**THE EXERCISE**
Give the number of lines that include the word "picture", nothing more.

**EXCERPTED DATA**
+ + + + + + +
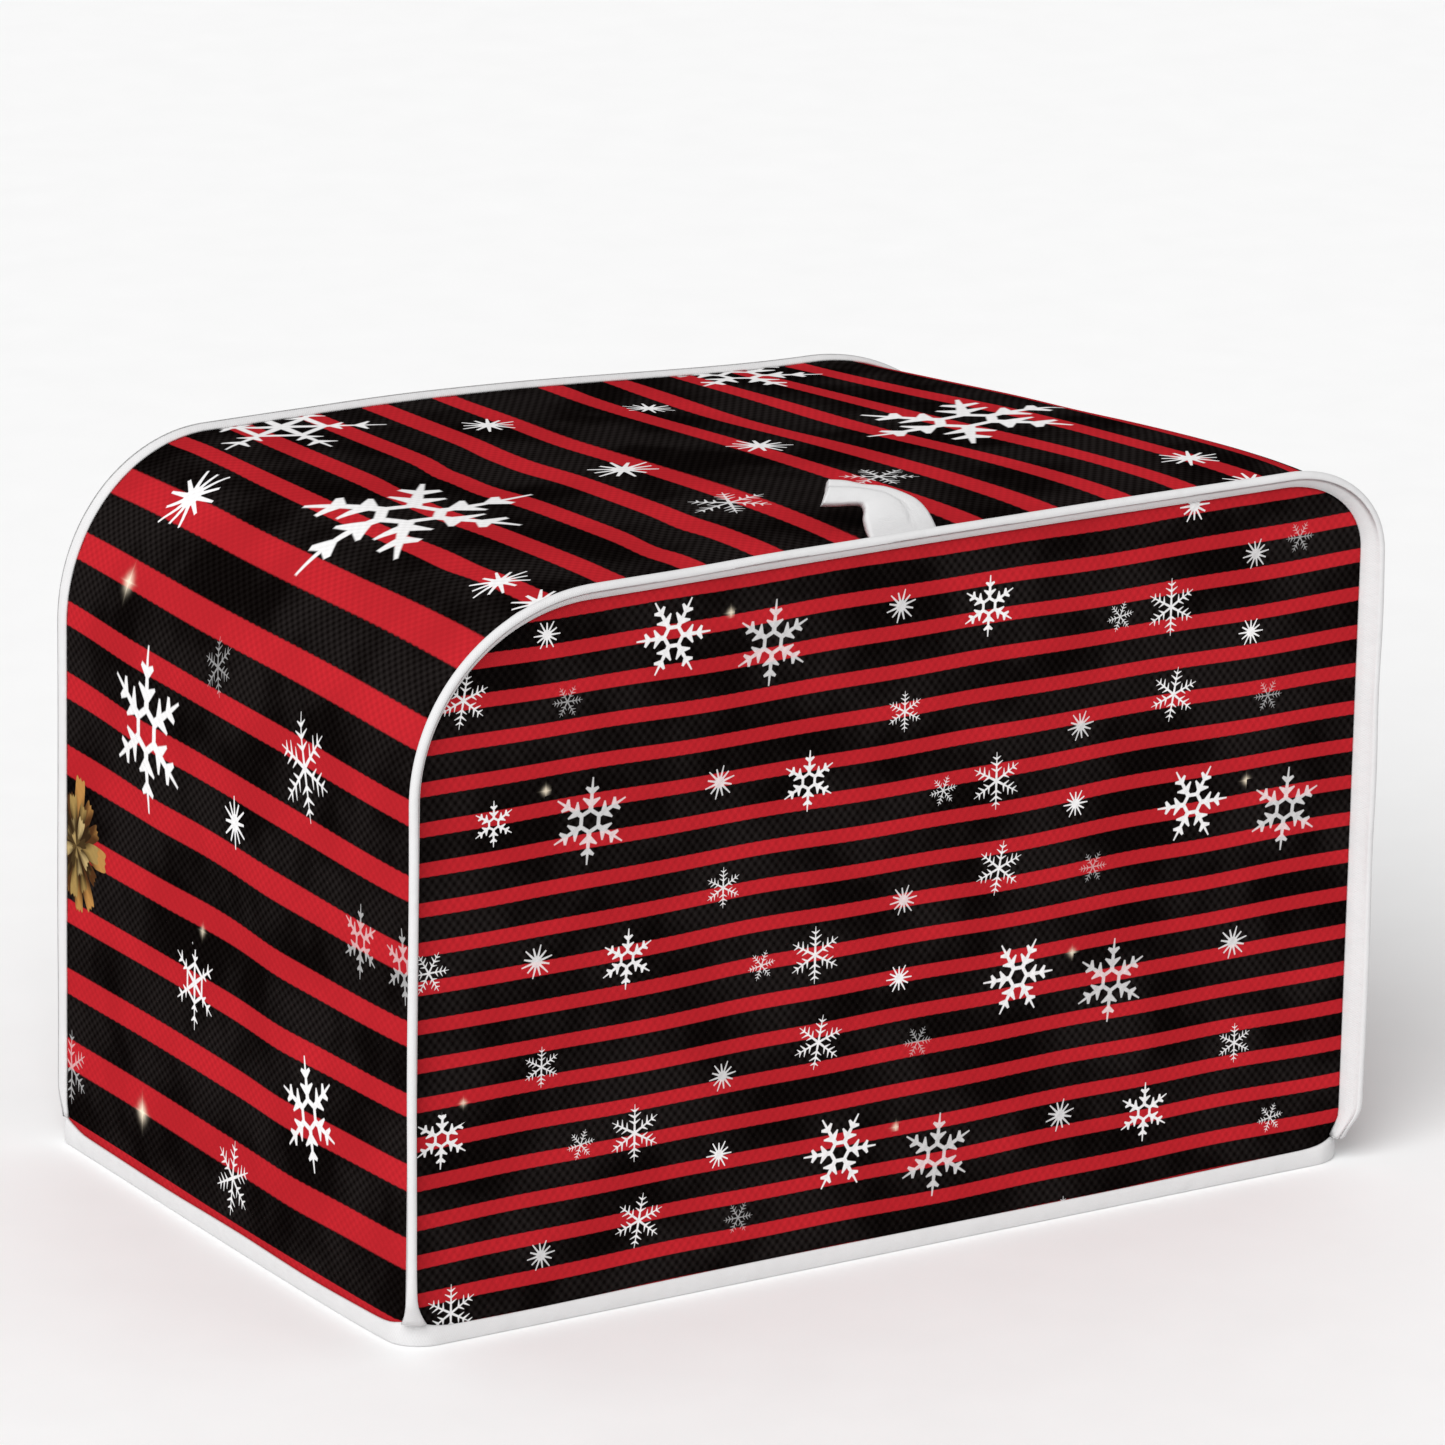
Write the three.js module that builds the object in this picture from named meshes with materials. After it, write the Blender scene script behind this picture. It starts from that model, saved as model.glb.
+ + + + + + +
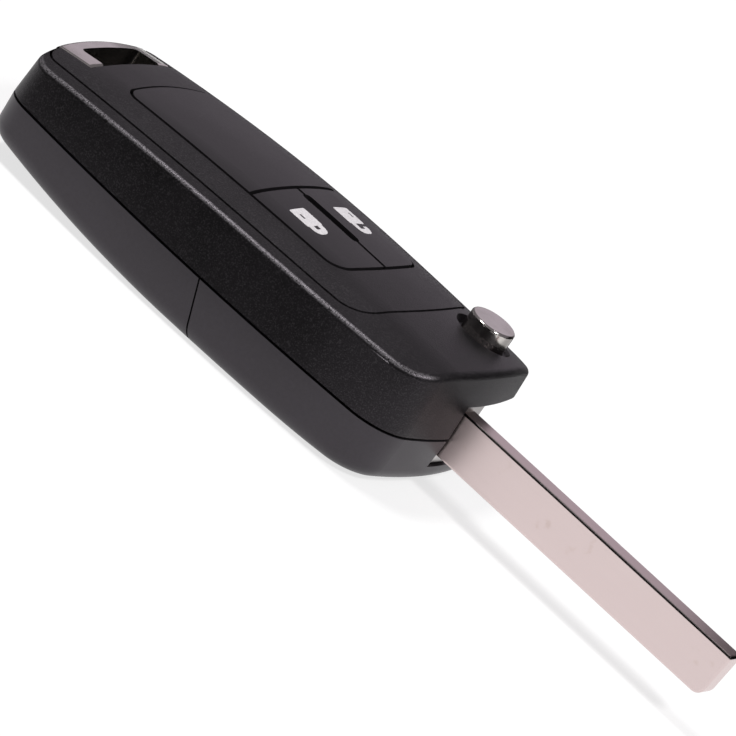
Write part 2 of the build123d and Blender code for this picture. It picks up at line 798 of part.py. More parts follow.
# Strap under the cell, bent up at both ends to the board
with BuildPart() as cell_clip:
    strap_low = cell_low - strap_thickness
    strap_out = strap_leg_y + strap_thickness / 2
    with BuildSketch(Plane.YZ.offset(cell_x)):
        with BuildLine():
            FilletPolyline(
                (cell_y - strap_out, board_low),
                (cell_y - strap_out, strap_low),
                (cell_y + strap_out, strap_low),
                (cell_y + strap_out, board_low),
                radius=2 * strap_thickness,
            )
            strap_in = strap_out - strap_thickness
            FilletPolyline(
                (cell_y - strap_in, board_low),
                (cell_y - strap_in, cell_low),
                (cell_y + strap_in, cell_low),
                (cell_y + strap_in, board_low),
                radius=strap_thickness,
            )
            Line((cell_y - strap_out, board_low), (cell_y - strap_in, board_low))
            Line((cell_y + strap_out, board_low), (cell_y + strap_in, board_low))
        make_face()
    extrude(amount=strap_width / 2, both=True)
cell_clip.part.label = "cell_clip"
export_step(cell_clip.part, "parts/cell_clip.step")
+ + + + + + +
**RESPONSE**
2